• [Problem to work on]:
Quote only the part that opens with the line containing "const webRoute = [ADJUSTER_LOW, ANCHOR_LEVEL].map((z)" and closes with the line containing "bpy.context.scene.collection.objects.link(empty)". Keep both of those lines.

◆ ◆ ◆ ◆

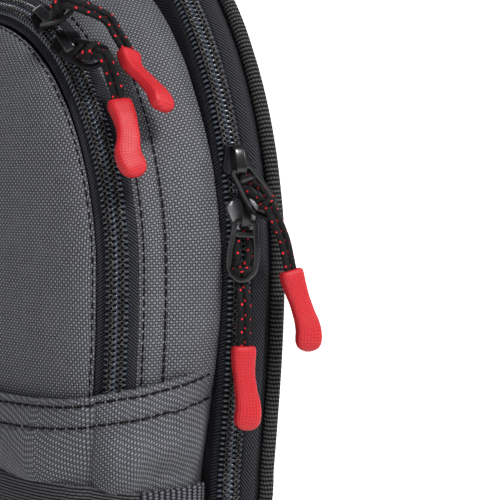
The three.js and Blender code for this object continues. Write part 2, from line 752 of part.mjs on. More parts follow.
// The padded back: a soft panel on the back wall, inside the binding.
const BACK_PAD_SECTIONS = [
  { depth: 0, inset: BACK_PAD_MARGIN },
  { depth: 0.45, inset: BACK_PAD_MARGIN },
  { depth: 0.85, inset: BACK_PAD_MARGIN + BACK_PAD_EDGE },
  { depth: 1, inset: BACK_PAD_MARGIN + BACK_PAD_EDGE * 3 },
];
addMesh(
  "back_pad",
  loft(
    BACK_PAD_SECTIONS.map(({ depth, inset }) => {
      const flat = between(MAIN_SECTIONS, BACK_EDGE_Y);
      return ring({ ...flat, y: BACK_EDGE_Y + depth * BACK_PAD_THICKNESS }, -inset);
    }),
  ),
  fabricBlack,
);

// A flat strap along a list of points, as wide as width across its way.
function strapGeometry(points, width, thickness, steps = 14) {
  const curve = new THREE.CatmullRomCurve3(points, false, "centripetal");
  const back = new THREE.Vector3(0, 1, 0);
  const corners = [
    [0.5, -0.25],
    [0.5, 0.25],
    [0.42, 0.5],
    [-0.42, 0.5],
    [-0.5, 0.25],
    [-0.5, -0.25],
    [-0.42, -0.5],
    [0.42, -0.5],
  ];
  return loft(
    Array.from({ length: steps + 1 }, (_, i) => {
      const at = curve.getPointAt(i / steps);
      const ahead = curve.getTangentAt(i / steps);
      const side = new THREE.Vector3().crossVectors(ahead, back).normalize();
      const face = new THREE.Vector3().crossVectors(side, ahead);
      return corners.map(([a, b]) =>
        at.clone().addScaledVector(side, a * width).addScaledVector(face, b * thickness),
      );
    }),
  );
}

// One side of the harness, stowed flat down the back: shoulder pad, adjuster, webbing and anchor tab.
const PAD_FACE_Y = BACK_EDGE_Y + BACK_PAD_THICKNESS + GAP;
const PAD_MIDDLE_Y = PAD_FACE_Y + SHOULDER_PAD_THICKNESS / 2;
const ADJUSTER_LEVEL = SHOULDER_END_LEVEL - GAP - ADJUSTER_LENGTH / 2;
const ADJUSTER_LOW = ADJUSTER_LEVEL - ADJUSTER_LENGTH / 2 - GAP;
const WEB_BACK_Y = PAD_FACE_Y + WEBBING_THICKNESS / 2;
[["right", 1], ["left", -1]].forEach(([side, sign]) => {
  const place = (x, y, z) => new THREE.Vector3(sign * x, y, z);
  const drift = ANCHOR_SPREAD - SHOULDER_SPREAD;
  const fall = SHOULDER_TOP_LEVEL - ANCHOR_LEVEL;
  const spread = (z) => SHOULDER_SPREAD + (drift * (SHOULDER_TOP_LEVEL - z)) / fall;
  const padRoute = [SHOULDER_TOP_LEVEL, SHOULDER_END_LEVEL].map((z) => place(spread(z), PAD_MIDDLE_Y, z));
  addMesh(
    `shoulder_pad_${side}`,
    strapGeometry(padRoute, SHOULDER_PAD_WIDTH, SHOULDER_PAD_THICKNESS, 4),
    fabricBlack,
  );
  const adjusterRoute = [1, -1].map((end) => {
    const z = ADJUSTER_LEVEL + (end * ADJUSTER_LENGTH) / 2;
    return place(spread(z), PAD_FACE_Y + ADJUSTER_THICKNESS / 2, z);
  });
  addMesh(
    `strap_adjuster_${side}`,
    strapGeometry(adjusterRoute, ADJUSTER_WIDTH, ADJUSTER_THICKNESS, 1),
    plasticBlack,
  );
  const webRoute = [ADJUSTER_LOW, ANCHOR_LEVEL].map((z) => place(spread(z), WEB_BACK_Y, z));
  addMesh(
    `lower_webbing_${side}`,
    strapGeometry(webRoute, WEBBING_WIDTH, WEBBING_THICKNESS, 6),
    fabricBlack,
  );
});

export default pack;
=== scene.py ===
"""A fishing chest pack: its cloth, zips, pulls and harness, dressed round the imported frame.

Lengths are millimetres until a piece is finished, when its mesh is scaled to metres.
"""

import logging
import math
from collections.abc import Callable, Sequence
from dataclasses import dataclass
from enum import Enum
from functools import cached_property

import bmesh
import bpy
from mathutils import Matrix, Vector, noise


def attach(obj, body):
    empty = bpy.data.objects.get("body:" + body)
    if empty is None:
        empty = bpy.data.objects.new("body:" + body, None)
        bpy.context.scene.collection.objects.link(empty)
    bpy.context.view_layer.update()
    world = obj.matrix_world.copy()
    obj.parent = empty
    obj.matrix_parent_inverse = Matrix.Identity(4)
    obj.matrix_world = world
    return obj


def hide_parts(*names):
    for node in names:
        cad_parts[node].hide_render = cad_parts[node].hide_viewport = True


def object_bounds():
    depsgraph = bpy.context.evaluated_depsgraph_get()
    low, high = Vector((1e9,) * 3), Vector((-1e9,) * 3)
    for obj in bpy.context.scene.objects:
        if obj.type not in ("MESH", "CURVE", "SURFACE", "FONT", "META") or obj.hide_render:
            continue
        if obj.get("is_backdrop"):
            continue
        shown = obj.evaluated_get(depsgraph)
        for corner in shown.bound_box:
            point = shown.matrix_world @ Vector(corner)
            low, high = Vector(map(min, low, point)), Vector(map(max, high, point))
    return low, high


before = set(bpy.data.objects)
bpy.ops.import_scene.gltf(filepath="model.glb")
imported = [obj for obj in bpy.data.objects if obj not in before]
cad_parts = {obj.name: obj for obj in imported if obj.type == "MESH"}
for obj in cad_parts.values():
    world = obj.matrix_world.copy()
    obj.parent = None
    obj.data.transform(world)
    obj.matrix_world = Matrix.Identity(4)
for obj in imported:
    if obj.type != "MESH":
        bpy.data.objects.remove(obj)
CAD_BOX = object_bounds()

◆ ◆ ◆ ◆

• [Answer for this exercise]:
  const webRoute = [ADJUSTER_LOW, ANCHOR_LEVEL].map((z) => place(spread(z), WEB_BACK_Y, z));
  addMesh(
    `lower_webbing_${side}`,
    strapGeometry(webRoute, WEBBING_WIDTH, WEBBING_THICKNESS, 6),
    fabricBlack,
  );
});

export default pack;
=== scene.py ===
"""A fishing chest pack: its cloth, zips, pulls and harness, dressed round the imported frame.

Lengths are millimetres until a piece is finished, when its mesh is scaled to metres.
"""

import logging
import math
from collections.abc import Callable, Sequence
from dataclasses import dataclass
from enum import Enum
from functools import cached_property

import bmesh
import bpy
from mathutils import Matrix, Vector, noise


def attach(obj, body):
    empty = bpy.data.objects.get("body:" + body)
    if empty is None:
        empty = bpy.data.objects.new("body:" + body, None)
        bpy.context.scene.collection.objects.link(empty)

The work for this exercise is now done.